Questa sequenza di avvenimenti, legati fra di loro più di quanto non si pensi ha compromesso l’accordo sul libero scambio, il TTIP.

Che a farne le spese degli attacchi americani sia la Germania risulta naturale in quanto viene considerata la vera titolare del potere politico e burocratico dell’Unione, tuttavia il caso Deutsche Bank risulta allarmante perché riguarda una di quelle banche “too big to fail” e potrebbe rivelarsi alla fine come il classico elefante nella cristalleria che fa crollare tutta la bottega in mille pezzi. Attualmente la banca quota in borsa più di dodici euro per azione, ma un’eventuale sua caduta sotto i dieci innesterebbe la fuga degli investitori contagiando tutte le banche del Vecchio Continente , in particolare quelle tra le nostre più deboli, come  Monte dei Paschi la cui vicenda  è ancora ben lontana dalla conclusione o Unicredit che cerca sul mercato 10 miliardi di euro per portare a termine l’ aumento di capitale .

Chi volete infatti che sia così sprezzante del pericolo di investire i suoi soldi su un maxi aumento di capitale di una banca europea situata in Italia, la cui capitalizzazione è dieci volte in meno del suo fabbisogno finanziario?

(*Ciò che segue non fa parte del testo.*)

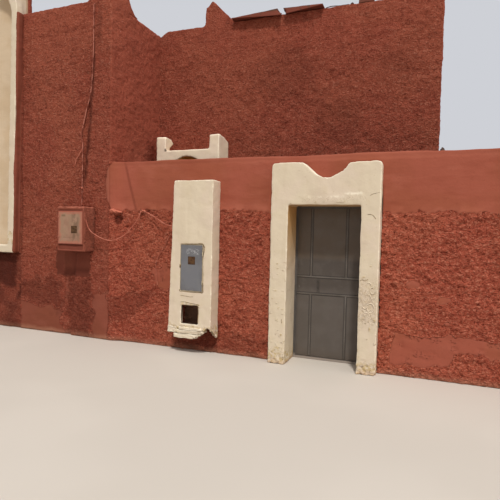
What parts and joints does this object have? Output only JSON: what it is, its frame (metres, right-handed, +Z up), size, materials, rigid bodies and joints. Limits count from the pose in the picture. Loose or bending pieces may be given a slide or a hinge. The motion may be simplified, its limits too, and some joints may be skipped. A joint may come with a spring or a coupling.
{
  "type": "adobe house",
  "caption": "Red-rendered adobe house with horned parapets, a walled yard, a cream street portal with a steel door, an arched inner portal and hinged meter cabinets.",
  "frame": {"origin": "middle of the footprint at ground level", "axes": "+X along the street front, to the right seen from the street; +Y from the street into the plot; +Z up"},
  "size_m": [12.15, 6.293, 6.6],
  "materials": {
    "rough_render": "rough thrown render, red ochre limewash",
    "red_masonry": "red-washed plaster",
    "smooth_render": "smooth plaster band, red limewash",
    "cream_plaster": "hand-trowelled plaster, cream limewash",
    "mud_roof": "rammed earth roof",
    "mud_floor": "earth and lime floor",
    "door_steel": "dark grey-brown oil paint",
    "cabinet_steel": "grey paint",
    "box_steel": "beige-grey paint with red overspray",
    "old_wood": "weathered boards",
    "cable_jacket": "cable jacket over-painted red"
  },
  "bodies": {
    "house": {"front_wall_left": "rough_render", "front_wall_right": "rough_render", "bay_wall": "cream_plaster", "left_wall": "rough_render", "rear_wall": "rough_render", "side_wall": "rough_render", "main_wall_left": "rough_render", "main_wall_right": "rough_render", "main_wall_over_door": "rough_render", "right_wall": "rough_render", "roof_left": "mud_roof", "roof_main": "mud_roof", "floor_left": "mud_floor", "floor_main": "mud_floor", "corner_buttress": "rough_render", "corner_horn": "rough_render", "far_corner_horns": "rough_render", "main_horn": "rough_render", "bay_jambs": "cream_plaster", "bay_sill": "cream_plaster", "bay_head": "cream_plaster", "street_wall_left": "smooth_render", "street_wall_right": "smooth_render", "street_wall_over_door": "smooth_render", "yard_side_wall": "rough_render", "yard_rear_wall": "rough_render", "portal_jambs": "cream_plaster", "portal_head": "cream_plaster", "door_frame": "door_steel", "inner_portal_jambs": "cream_plaster", "inner_portal_head": "cream_plaster", "meter_pillar": "cream_plaster", "meter_cabinet": "cabinet_steel", "meter_box_surround": "red_masonry", "meter_box_cabinet": "box_steel", "roof_boards": "old_wood", "cable_hook": "cabinet_steel", "service_cable": "cable_jacket", "link_cable": "cable_jacket"},
    "door": {"door_leaf": "door_steel", "door_mouldings": "door_steel", "door_lock": "door_steel"},
    "pillar_lid": {"meter_cabinet_door": "cabinet_steel"},
    "box_lid": {"meter_box_door": "box_steel"}
  },
  "joints": [
    {"name": "door_swing", "type": "hinge", "parent": "house", "child": "door", "pos_m": [3.0975, -2.4995, 0], "axis": [0, 0, -1], "range_deg": [0, 95]},
    {"name": "pillar_lid_swing", "type": "hinge", "parent": "house", "child": "pillar_lid", "pos_m": [0.9685, -3.1115, 0], "axis": [0, 0, 1], "range_deg": [0, 110]},
    {"name": "box_lid_swing", "type": "hinge", "parent": "house", "child": "box_lid", "pos_m": [-1.5945, -3.1415, 0], "axis": [0, 0, -1], "range_deg": [0, 110]}
  ]
}
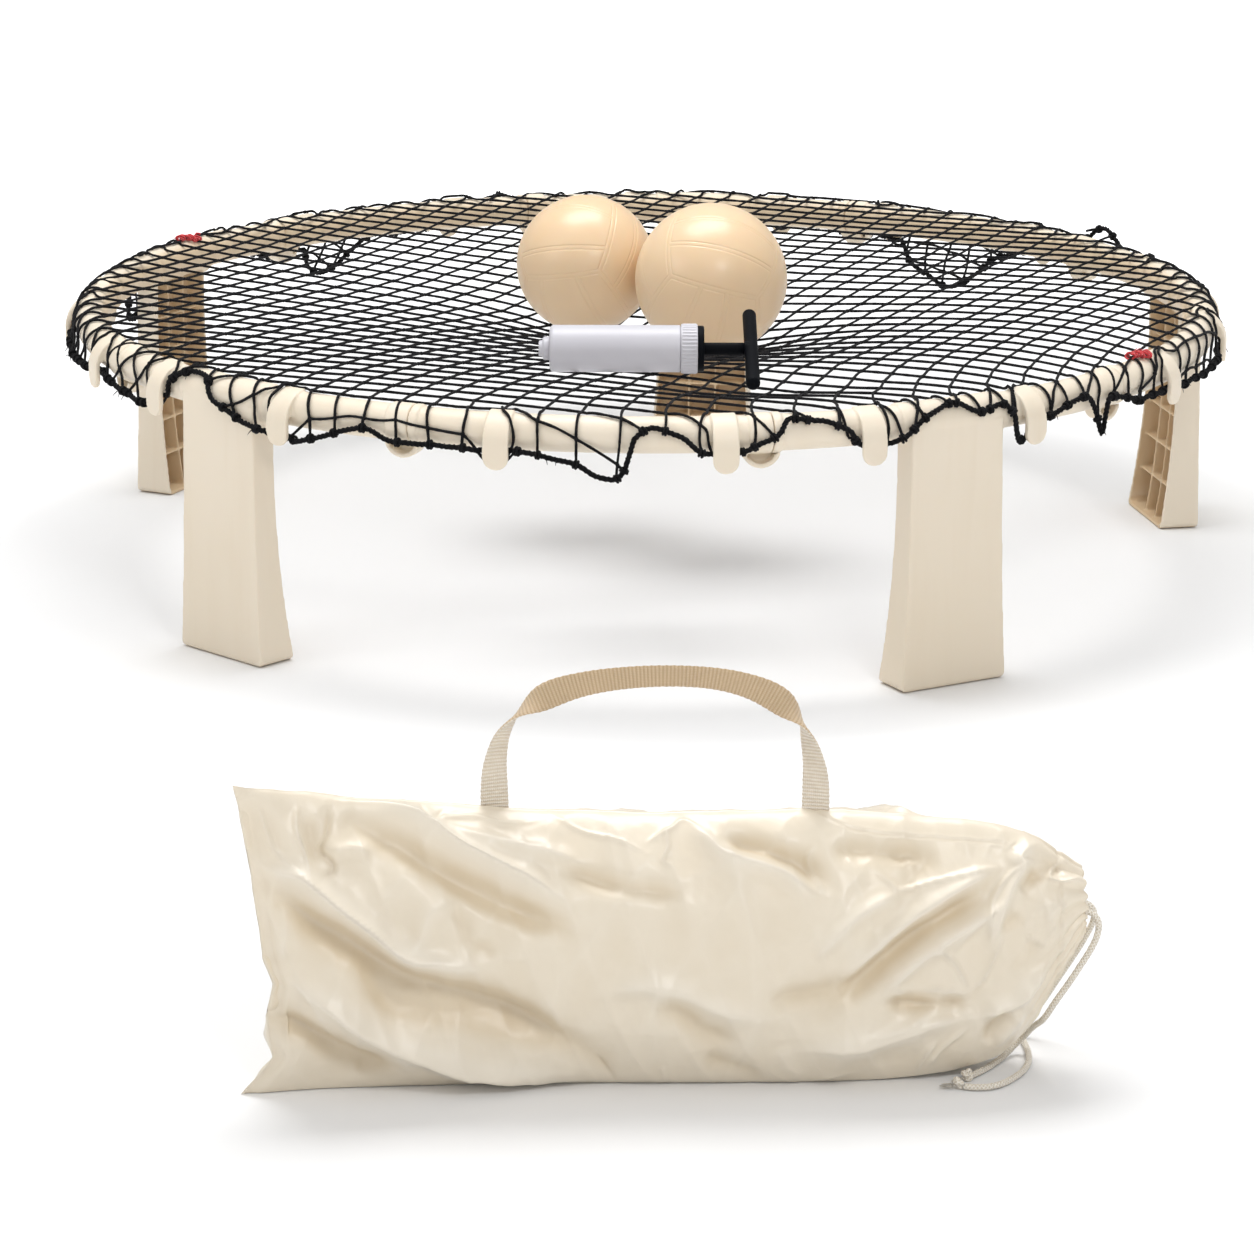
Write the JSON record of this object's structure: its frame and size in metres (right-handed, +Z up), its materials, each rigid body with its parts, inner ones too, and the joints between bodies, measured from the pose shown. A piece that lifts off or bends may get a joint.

Sarebbero inevitabili interventi pubblici o spietati bail in come esige la normativa dell’Unione Bancaria. Piano dunque a gioire mal comune mezzo gaudio ma piuttosto mal comune e nessun gaudio.

E’ stato sostenuto che dietro all’attacco finanziario contro la banca tedesca, ci sarebbero anche motivazioni geopolitiche . Alla speculazione avrebbe preso parte anche il grande finanziere Soros lo stesso che nel ’92 affondò la lira e che oggi si dice anche interessato alla sorte del Monte dei Paschi. In particolare Soros sarebbe un forte oppositore di Angela Merkel di cui non approva la gestione del debito europeo, essendo un sostenitore dell’attuazione di un vero stato federale europeo a cui la Cancelliera si oppone per mancanza di fiducia verso i suoi partners, e per paura di dover portare i tedeschi a rinunciare al ricco surplus commerciale e  a  pagare i debiti altrui, in particolare quelli delle odiose cicale del sud Europa.

Nella guerra commerciale contro l’Europa, gestita dagli americani con arte raffinata che usano con rara competenza, colpire Deutsche Bank, che rappresenta la longa manus  della Germania nella finanza mondiale, indebolisce la posizione del Governo tedesco nel mondo, ma in particolare in ambito europeo dove  si mina la posizione  di resistenza alla creazione di un super stato europeo. Occorre fare però molta attenzione : la destabilizzazione di Db finirebbe col colpire tutto il sistema bancario europeo e in fin dei conti anche il nostro già molto indebolito.